:: Stated goal ::
Below is a listing. Quote from it, exactly, the lines from the one containing "A CAD model" down to the one containing "import math", both ends included, and nothing else.

Records with modeling code:
# # #
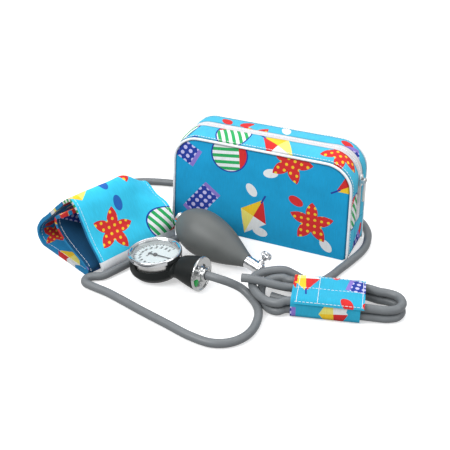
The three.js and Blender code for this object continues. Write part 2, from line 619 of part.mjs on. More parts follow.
// Gauge hose: from the end plate, round the front, along the cuff's edge and into its end
const cuffPoint = (a, u, z) => place(cuffFrame, a, u, z);
const GAUGE_ROUTE = [[-49.5, -118.6, 17.2], [-38, -120, 13.4], [-27.5, -121.6, 8.2], [-19, -130.5, 4.5],
  [-13.8, -144, HOSE_Z], [-12.8, -156, HOSE_Z], [-15.8, -171, HOSE_Z], [-22, -184, HOSE_Z],
  [-31, -192.8, HOSE_Z], [-42, -197.4, HOSE_Z],
  [-55.6, -196.9, HOSE_Z], [-73, -187.5, HOSE_Z], [-95.8, -169, HOSE_Z], [-119.5, -149.7, HOSE_Z],
  [-139, -133, HOSE_Z], [-152, -122.3, HOSE_Z], [-163, -115, HOSE_Z], [-172, -109.2, HOSE_Z],
  [-175, -105.6, HOSE_Z], [-175.3, -101.7, HOSE_Z], [-173.7, -98.2, HOSE_Z], [-170.5, -96, HOSE_Z],
  [-167, -95.5, HOSE_Z], [-160.2, -94.6, HOSE_Z]];
const FRONT_U = 40.8;
const TURN_A = 100;
const turnR = (FRONT_U - PORT_U_GAUGE) / 2;
const turnPoints = [90, 45, 0, -45, -90].map((t) => cuffPoint(TURN_A + turnR * Math.cos(rad(t)),
  FRONT_U - turnR + turnR * Math.sin(rad(t)), HOSE_Z + (t < 0 ? (-t / 90) * 2.2 : 0)));
const gaugeCurve = curveOf([
  place(gauge, PLATE_X + face + 1.1, 0, NECK_Z),
  place(gauge, PLATE_X + face + 5, 0, NECK_Z),
  place(gauge, PLATE_X + face + 9, 0, NECK_Z),
  ...GAUGE_ROUTE.map((p) => new THREE.Vector3(...p)),
  ...[12, 30, 50, 70, 88].map((a) => cuffPoint(a, FRONT_U, HOSE_Z)),
  ...turnPoints,
  cuffPoint(90, PORT_U_GAUGE, PORT_Z - 0.9),
  cuffPoint(83, PORT_U_GAUGE, PORT_Z),
  cuffPoint(78, PORT_U_GAUGE, PORT_Z),
  cuffPoint(PORT_A + 2.9, PORT_U_GAUGE, PORT_Z),
]);
put('gauge_hose', hose(gaugeCurve), 'hose');

// Bulb hose: valve, two turns of the hank, then round the back of the bag to the cuff's other port
const hank = frameAt(...HANK_AT, 0, HANK_YAW);
const smooth = (x, a, b) => THREE.MathUtils.smoothstep(x, Math.min(a, b), Math.max(a, b));
const lift = (p) => WRAP_LIFT * (1 - smooth(Math.abs(p), WRAP_HALF + 4, WRAP_HALF + 20));
const runHalf = (p) => {
  const left = smooth(-p, WRAP_HALF + 2, WRAP_HALF + 16) * 6;
  const right = smooth(p, WRAP_HALF - 2, HANK_RIGHT) * -2.6;
  return HANK_WAIST + left + right;
};
const HANK_STATIONS = [-36, -24, -12, 0, 12, 24, 36, 47];
const HUMP = 2.4;                // the last turn's rise where it passes over the lead
const TURN_SKEW = 0.25;          // the left turns reach further at the back
const hankPoints = [];
const addPoint = (p, w, z) => hankPoints.push(place(hank, p, w, z + lift(p)));
for (let k = 0; k < HANK_TURNS; k++) {
  const z = HOSE_Z + HANK_PITCH * k;
  const last = k === HANK_TURNS - 1;
  const zNext = z + (last ? HUMP : HANK_PITCH);
  for (const p of HANK_STATIONS.slice(k === 0 ? 1 : 0)) {
    addPoint(p, runHalf(p), z);
  }
  const r = runHalf(HANK_RIGHT);
  for (let i = 0; i <= 4; i++) {
    const t = Math.PI / 2 - (Math.PI * i) / 4;
    addPoint(HANK_RIGHT + r * Math.cos(t), r * Math.sin(t), z);
  }
  for (const p of HANK_STATIONS.toReversed()) {
    addPoint(p, -runHalf(p), z);
  }
  const halfIn = runHalf(HANK_LEFT);
  const halfOut = halfIn + (last ? 9.4 : 0);
  const mid = (halfOut - halfIn) / 2;
  const reach = 18 + 9 * k;
  for (let i = 0; i <= 6; i++) {
    const t = (Math.PI * i) / 6;
    const p = HANK_LEFT - reach * Math.sin(t) * (1 - TURN_SKEW * Math.cos(t));
    addPoint(p, mid - ((halfIn + halfOut) / 2) * Math.cos(t), z + (zNext - z) * smooth(i, 1.8, 4.6));
  }
}
const valveStart = valve.clone().multiply(new THREE.Matrix4().makeTranslation(0, 0, VALVE_LENGTH - 2.2));
const leadPoints = [
  place(valveStart, 0, 0, 0),
  place(valveStart, 0, 0, 3.4),
  place(valveStart, 0, 0, 6.4),
  place(hank, -56.4, 30.9, 6.8),
  place(hank, -51, 27.9, 4.6),
  place(hank, -44, 22.6, HOSE_Z + 0.2),
  place(hank, -37, 18.2, HOSE_Z + WRAP_LIFT - 0.2),
  place(hank, -31, 16.5, HOSE_Z + WRAP_LIFT),
];
const leavePoints = [[-33, 30.6, 12.2], [-24, 30.3, 7.8], [-13, 31.8, 4.6], [-5, 37.4, HOSE_Z]]
  .map(([p, w, z]) => place(hank, p, w, z));
const TAIL_ROUTE = [[59.5, -94.4], [67, -85], [77, -73.2], [88.4, -59], [94.8, -49.8], [100, -39.6],
  [103.1, -28.9], [105.3, -16.8], [104.9, -5.9], [102.7, 5], [97.2, 15.8], [87.5, 27.5], [76, 38.5],
  [62, 49.5], [44, 59.5], [20, 69.5], [-8, 78.5], [-40, 85.5], [-72, 91], [-103.9, 96.7],
  [-122, 99.8], [-140, 100.5], [-154.5, 96.5], [-163.5, 87], [-164.5, 76], [-159, 67.5],
  [-150, 63.5], [-138.4, 61.7], [-130, 56.5], [-126.3, 46.2]];
const tailPoints = [
  ...TAIL_ROUTE.map(([x, y]) => new THREE.Vector3(x, y, HOSE_Z)),
  cuffPoint(112, PORT_U_BULB, HOSE_Z + 0.6),
  cuffPoint(98, PORT_U_BULB, PORT_Z - 1.4),
  cuffPoint(88, PORT_U_BULB, PORT_Z),
  cuffPoint(PORT_A + 2.9, PORT_U_BULB, PORT_Z),
];
const bulbCurve = curveOf([...leadPoints, ...hankPoints, ...leavePoints, ...tailPoints]);
bulbCurve.arcLengthDivisions = 1200;
const bulbHoseLength = bulbCurve.getLength();

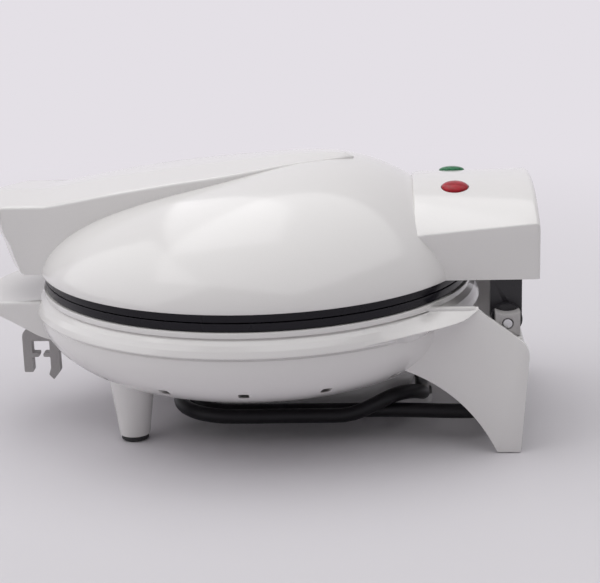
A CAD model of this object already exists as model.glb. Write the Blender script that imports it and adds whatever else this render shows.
"""Mini cake maker, dressed for its picture: a hinged white lid with a blade handle over a white bowl.

Metres, +Z up. The handles point to -Y, the hinge is at +Y, and the red lamp is on the +X side.
"""
import math

import bpy
from mathutils import Matrix, Quaternion, Vector


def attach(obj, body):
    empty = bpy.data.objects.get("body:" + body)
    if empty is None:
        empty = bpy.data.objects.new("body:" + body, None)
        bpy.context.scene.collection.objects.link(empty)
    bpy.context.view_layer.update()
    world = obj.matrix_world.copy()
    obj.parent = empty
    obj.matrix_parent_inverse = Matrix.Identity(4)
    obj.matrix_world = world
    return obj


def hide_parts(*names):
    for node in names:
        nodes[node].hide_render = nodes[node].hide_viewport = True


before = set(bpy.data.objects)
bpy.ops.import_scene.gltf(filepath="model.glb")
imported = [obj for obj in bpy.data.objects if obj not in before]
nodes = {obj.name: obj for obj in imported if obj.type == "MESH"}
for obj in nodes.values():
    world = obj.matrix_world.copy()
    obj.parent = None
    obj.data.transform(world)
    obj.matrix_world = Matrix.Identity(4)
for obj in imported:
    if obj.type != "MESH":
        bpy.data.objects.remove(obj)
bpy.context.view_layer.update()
MM = 0.001


# Camera
# The picture was taken from the red lamp's side, a little from behind and above, with the handles
# to the left and the hinge to the right.
camera_data = bpy.data.cameras.new("camera")
camera_data.lens = 96.0
camera_data.sensor_width = 36.0
camera = bpy.data.objects.new("camera", camera_data)
bpy.context.scene.collection.objects.link(camera)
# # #
:: Task result ::
A CAD model of this object already exists as model.glb. Write the Blender script that imports it and adds whatever else this render shows.
"""Mini cake maker, dressed for its picture: a hinged white lid with a blade handle over a white bowl.

Metres, +Z up. The handles point to -Y, the hinge is at +Y, and the red lamp is on the +X side.
"""
import math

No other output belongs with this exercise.